- _Supplied material_
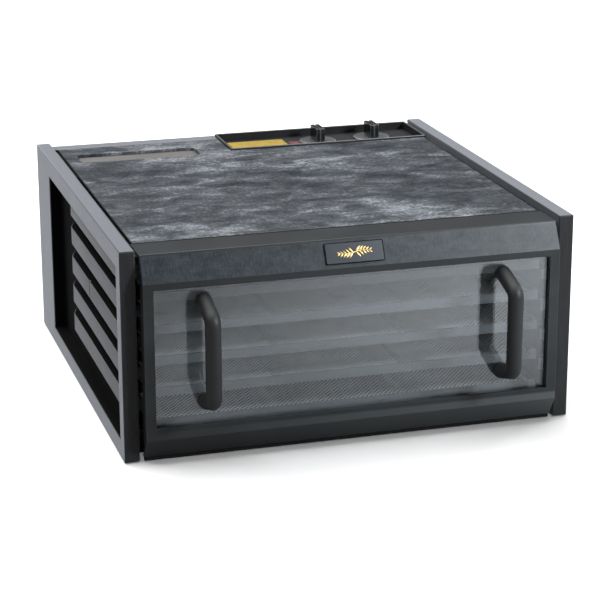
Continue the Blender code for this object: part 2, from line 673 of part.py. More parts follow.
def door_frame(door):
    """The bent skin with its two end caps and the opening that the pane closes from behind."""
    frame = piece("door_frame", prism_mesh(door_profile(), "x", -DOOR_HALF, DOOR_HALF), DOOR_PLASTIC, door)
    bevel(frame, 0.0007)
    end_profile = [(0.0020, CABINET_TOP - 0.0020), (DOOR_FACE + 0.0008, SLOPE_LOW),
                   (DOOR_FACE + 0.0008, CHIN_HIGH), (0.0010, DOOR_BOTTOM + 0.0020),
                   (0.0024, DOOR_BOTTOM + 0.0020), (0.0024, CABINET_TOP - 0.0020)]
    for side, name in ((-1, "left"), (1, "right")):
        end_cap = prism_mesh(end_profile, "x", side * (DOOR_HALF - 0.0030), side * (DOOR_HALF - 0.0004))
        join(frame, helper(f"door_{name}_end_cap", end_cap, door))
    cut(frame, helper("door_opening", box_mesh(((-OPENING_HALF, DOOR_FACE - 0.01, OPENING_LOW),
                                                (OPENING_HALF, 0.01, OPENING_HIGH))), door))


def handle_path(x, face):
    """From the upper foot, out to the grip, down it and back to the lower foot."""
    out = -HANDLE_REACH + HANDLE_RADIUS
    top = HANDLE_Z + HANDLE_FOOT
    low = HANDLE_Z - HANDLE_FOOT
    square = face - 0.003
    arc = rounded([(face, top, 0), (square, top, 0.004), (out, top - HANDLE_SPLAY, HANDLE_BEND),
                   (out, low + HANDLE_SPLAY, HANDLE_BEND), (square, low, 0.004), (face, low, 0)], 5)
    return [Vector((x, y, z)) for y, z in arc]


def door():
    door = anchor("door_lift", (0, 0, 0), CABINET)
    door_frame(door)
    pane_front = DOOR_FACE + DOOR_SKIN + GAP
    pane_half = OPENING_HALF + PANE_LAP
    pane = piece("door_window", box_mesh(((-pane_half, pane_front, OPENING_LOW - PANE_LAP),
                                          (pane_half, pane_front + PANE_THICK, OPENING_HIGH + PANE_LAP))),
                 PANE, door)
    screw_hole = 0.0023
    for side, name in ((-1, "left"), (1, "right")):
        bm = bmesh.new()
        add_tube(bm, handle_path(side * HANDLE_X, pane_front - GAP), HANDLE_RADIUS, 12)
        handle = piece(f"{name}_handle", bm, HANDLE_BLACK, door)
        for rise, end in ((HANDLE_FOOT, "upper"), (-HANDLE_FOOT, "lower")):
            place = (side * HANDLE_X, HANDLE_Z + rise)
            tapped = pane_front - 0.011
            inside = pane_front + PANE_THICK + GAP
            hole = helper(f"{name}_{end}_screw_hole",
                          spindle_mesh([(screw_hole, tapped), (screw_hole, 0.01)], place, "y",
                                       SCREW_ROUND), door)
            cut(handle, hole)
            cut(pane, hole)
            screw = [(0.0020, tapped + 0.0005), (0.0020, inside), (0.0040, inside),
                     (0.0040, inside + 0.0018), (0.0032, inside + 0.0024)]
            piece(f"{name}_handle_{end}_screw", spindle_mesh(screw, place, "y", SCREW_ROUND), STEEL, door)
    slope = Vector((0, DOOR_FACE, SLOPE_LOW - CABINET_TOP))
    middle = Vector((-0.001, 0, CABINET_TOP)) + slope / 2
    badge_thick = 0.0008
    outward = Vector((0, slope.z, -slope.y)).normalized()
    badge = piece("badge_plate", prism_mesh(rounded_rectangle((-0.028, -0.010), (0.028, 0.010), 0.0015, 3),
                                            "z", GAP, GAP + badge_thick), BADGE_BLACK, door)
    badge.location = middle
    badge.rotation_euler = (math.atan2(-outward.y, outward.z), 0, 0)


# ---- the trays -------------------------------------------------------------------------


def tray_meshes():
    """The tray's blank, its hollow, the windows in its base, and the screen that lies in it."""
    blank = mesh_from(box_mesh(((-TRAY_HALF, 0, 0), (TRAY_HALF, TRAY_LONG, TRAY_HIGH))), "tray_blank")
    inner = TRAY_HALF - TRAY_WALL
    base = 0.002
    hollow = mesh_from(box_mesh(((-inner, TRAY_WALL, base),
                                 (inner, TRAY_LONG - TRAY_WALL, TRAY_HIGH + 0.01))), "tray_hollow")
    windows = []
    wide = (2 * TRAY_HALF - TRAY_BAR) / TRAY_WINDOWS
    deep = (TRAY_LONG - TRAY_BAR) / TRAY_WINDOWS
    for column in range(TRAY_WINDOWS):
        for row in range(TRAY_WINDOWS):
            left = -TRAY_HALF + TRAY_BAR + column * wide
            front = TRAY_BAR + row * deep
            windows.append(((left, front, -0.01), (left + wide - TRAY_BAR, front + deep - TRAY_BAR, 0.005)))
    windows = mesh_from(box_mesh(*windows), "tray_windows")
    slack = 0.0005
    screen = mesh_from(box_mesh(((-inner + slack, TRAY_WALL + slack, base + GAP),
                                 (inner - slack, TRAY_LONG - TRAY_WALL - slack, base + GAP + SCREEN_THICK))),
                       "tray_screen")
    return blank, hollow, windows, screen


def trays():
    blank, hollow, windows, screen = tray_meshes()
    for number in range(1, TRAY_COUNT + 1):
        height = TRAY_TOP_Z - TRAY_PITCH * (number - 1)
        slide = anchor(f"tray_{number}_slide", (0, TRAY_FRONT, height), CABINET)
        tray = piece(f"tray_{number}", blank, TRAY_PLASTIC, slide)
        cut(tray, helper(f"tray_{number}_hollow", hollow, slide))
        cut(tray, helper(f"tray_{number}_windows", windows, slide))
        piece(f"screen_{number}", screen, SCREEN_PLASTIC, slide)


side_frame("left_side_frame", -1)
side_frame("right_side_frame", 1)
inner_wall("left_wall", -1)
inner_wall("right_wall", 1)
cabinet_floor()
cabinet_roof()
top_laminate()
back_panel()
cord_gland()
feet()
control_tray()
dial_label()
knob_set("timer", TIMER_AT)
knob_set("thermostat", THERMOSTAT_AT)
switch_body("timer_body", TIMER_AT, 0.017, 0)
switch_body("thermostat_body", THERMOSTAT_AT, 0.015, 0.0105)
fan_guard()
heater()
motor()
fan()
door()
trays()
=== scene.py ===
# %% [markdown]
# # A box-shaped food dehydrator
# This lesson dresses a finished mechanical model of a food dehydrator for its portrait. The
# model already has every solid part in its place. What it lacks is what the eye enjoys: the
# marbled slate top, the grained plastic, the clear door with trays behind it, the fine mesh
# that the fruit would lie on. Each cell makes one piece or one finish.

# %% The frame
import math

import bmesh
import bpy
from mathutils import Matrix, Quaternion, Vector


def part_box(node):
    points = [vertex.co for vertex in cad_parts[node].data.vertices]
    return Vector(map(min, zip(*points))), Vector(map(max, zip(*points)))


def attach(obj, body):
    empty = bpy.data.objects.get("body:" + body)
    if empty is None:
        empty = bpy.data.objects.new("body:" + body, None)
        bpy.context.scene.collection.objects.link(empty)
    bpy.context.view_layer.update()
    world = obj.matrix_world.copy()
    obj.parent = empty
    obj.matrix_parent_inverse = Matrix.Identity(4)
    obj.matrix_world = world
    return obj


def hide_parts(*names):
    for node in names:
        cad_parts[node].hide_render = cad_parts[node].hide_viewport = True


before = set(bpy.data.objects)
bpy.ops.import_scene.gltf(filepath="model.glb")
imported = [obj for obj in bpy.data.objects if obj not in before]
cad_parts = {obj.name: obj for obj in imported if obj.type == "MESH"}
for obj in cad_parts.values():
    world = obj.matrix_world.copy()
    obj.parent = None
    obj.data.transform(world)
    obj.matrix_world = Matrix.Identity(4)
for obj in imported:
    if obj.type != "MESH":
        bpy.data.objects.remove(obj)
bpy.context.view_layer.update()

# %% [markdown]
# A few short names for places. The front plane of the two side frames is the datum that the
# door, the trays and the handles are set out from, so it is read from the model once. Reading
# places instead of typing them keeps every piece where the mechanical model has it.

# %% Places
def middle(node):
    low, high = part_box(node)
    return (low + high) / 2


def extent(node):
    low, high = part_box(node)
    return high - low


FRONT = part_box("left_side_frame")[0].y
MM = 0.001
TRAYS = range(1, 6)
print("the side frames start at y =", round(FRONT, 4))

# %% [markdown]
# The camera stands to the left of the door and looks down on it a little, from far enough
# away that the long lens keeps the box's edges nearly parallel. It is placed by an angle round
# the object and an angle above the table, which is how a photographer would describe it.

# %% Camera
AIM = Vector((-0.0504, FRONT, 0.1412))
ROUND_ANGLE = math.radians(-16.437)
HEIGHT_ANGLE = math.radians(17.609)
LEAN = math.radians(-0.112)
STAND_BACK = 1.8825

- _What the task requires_
Copy exactly the lines that run from the first line of the data to the line containing "(OPENING_HALF, 0.01, OPENING_HIGH))), door))", please, with both ends included and nothing else.

- _Result of this task_
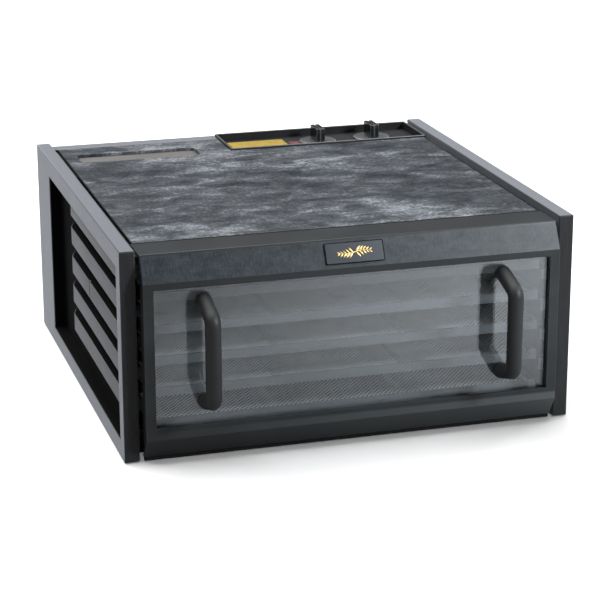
Continue the Blender code for this object: part 2, from line 673 of part.py. More parts follow.
def door_frame(door):
    """The bent skin with its two end caps and the opening that the pane closes from behind."""
    frame = piece("door_frame", prism_mesh(door_profile(), "x", -DOOR_HALF, DOOR_HALF), DOOR_PLASTIC, door)
    bevel(frame, 0.0007)
    end_profile = [(0.0020, CABINET_TOP - 0.0020), (DOOR_FACE + 0.0008, SLOPE_LOW),
                   (DOOR_FACE + 0.0008, CHIN_HIGH), (0.0010, DOOR_BOTTOM + 0.0020),
                   (0.0024, DOOR_BOTTOM + 0.0020), (0.0024, CABINET_TOP - 0.0020)]
    for side, name in ((-1, "left"), (1, "right")):
        end_cap = prism_mesh(end_profile, "x", side * (DOOR_HALF - 0.0030), side * (DOOR_HALF - 0.0004))
        join(frame, helper(f"door_{name}_end_cap", end_cap, door))
    cut(frame, helper("door_opening", box_mesh(((-OPENING_HALF, DOOR_FACE - 0.01, OPENING_LOW),
                                                (OPENING_HALF, 0.01, OPENING_HIGH))), door))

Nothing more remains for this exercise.